Construction of Z-scheme heterostructure with enhanced photocatalytic H2 evolution for g-C3N4 nanosheets via loading porous silicon

Abstract

In this work, Z-scheme heterostructure were constructed over the visible light response g-C3N4 photocatalysts by loading Porous silicon (PSi) to enhance the photocatalytic H2 evolution performance.

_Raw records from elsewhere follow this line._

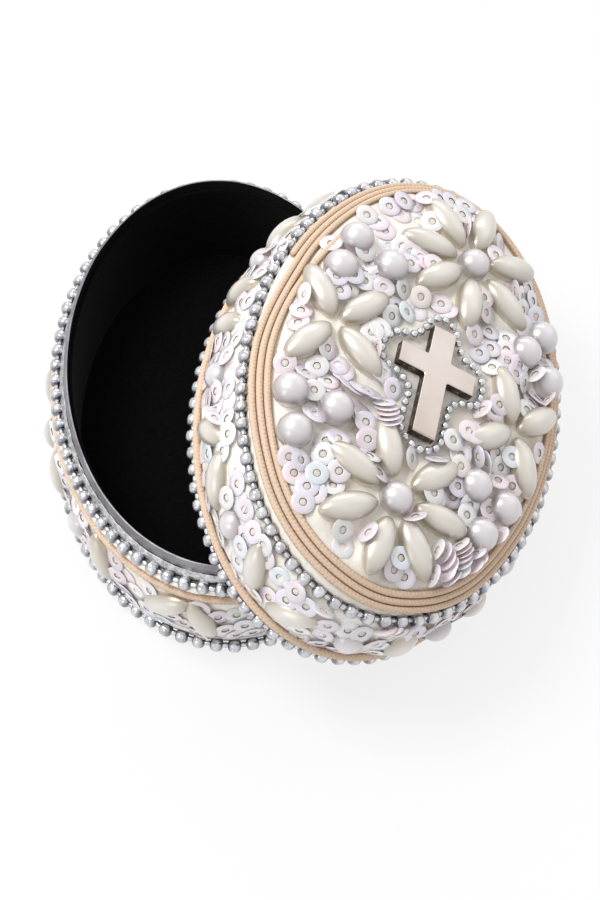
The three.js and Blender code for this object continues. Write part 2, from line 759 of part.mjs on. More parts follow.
lid.applyMatrix4(lidPlaceAt(restingLean()));

const group = new THREE.Group();
group.add(base, lid);
group.updateMatrixWorld(true);
export default group;
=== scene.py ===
import math
import random

import bmesh
import bpy
from mathutils import Euler, Matrix, Vector, noise
from mathutils.bvhtree import BVHTree

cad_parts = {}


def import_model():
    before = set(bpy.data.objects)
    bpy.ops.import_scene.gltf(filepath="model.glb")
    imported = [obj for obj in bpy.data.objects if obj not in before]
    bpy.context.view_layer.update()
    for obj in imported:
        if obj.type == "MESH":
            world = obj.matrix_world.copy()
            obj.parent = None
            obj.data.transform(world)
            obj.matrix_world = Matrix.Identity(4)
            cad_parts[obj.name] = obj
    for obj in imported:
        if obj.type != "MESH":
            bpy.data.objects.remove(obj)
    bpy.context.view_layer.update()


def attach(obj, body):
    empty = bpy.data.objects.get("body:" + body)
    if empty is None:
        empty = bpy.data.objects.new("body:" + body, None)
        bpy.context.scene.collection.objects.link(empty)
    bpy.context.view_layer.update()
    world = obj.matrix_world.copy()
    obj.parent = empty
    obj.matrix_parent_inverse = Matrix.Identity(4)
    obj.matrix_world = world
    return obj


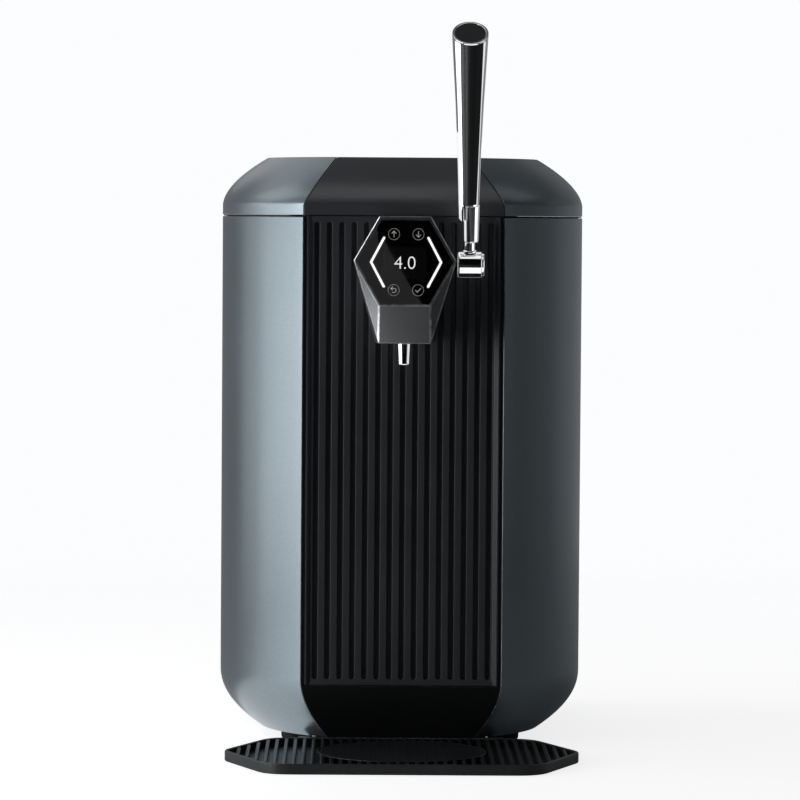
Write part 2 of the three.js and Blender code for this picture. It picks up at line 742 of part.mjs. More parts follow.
// A chevron that points outwards, as a closed outline of even width; clear widens and lengthens it.
function chevron(clear) {
  const { run, rise } = guide;
  const width = guide.width + 2 * clear;
  const tip = glassRadius - guide.edge;
  const slant = Math.hypot(run, rise);
  const end = tip - run - (clear * run) / slant;
  const reach = rise + (clear * rise) / slant;
  const across = ((width / 2) * rise) / slant;
  const upwards = ((width / 2) * run) / slant;
  const nose = ((width / 2) * slant) / rise;
  return shapeOf([
    [end - across, headHeight - reach + upwards],
    [end + across, headHeight - reach - upwards],
    [tip + nose, headHeight],
    [end + across, headHeight + reach + upwards],
    [end - across, headHeight + reach - upwards],
    [tip - nose, headHeight],
  ]);
}

function mirrored(made) {
  const geometry = geometryOf(made);
  geometry.scale(-1, 1, 1);
  const corners = geometry.attributes.position.array;
  for (let i = 0; i < corners.length; i += 9)
    for (let k = 0; k < 3; k++)
      [corners[i + 3 + k], corners[i + 6 + k]] = [corners[i + 6 + k], corners[i + 3 + k]];
  return solid(geometry);
}

function headGlass() {
  const plate = frontal(shapeOf(hexagon(glassRadius)), headFront, headFront + glass.thickness);
  const pocket = frontal(chevron(gap), headFront - overrun, headFront + guide.depth + gap);
  return cut(plate, pocket, mirrored(pocket));
}

const lightGuide = () => frontal(chevron(0), headFront, headFront + guide.depth);

function displayBoard() {
  const y0 = headFront + glass.thickness + gap;
  const y1 = y0 + board.back;
  const radius = head.radius - head.wall - board.inset;
  const plate = frontal(shapeOf(hexagon(radius)), y1, y1 + board.thickness);
  const posts = [0, 1, 2, 3, 4, 5].map((i) => {
    const angle = ((i + 1 / 2) / 6) * 2 * Math.PI;
    const reach = radius - 3 * board.post;
    return turnedAlongY(disc(board.post, y0 + gap, y1 + board.thickness / 2), reach * Math.cos(angle),
      headHeight + reach * Math.sin(angle), tubeSides);
  });
  return joined(plate, ...posts);
}

function nozzleSpout() {
  const bottom = chinBottom - nozzle.length;
  const { topRadius, tipRadius, bore, lip } = nozzle;
  return turned(
    [[bore, bottom], [tipRadius, bottom], [tipRadius + lip / 6, bottom + lip], [topRadius, chinBottom - gap],
      [topRadius, chinFloor], [bore, chinFloor], [bore, bottom]],
    0, nozzleY, middleSteps,
  );
}

function valveBody() {
  const z0 = chinFloor + gap;
  const seat = chinBottom + valve.seat;
  const top = chinBottom + valve.height;
  const body = block(-valve.half, valve.half, nozzleY - valve.half, valveRear, z0, top);
  const stem = turned(disc(plunger.radius + gap, seat, top + overrun), 0, nozzleY, smallSteps);
  const outlet = turned(disc(nozzle.bore, z0 - overrun, seat + overrun), 0, nozzleY, smallSteps);
  const port = disc(plunger.radius, nozzleY, valveRear + overrun);
  const inletBore = turnedAlongY(port, 0, portHeight, smallSteps);
  return cut(body, stem, outlet, inletBore);
}

const pivotY = nozzleY + lever.arm;
const leverX = head.radius + lever.clear + barrel.half;
const capTop = pivotHeight - lever.pad - gap;

function valvePlunger() {
  const { radius, cap: wide, capHeight } = plunger;
  const bottom = chinBottom + plunger.bottom;
  return turned(
    [[0, bottom], [radius, bottom], [radius, capTop - capHeight], [wide, capTop - capHeight], [wide, capTop],
      [0, capTop]],
    0, nozzleY, smallSteps,
  );
}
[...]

The synthesized Z-scheme g-C3N4/PSi composites with a PSi loading content of 2.50 wt% achieves the highest photocatalytic H2 evolution rate at 870.4 µmol h−1 g−1, which is about 2 times as high as the pure g-C3N4 with H2 evolution rate of 427.2 µmol h−1 g−1. Various techniques including XRD, SEM, TEM, FTIR, XPS, UPS, PL and electrochemical method were employed to demonstrate the successful construction of g-C3N4/PSi composites and to investigate the origin of the enhanced potocatalytic activity. The formed heterostructure between g-C3N4 nanosheets and PSi were verified to be the dominant reason for the enhancement of photocatalytic activity, resulting from the separation promotion of photogenerated charge carriers in a direct Z-scheme mechanism. This study presented a promising Z-scheme g-C3N4/PSi photocatalysts with promising H2 evolution performance, which might drive the progress of solar energy conversion technologies.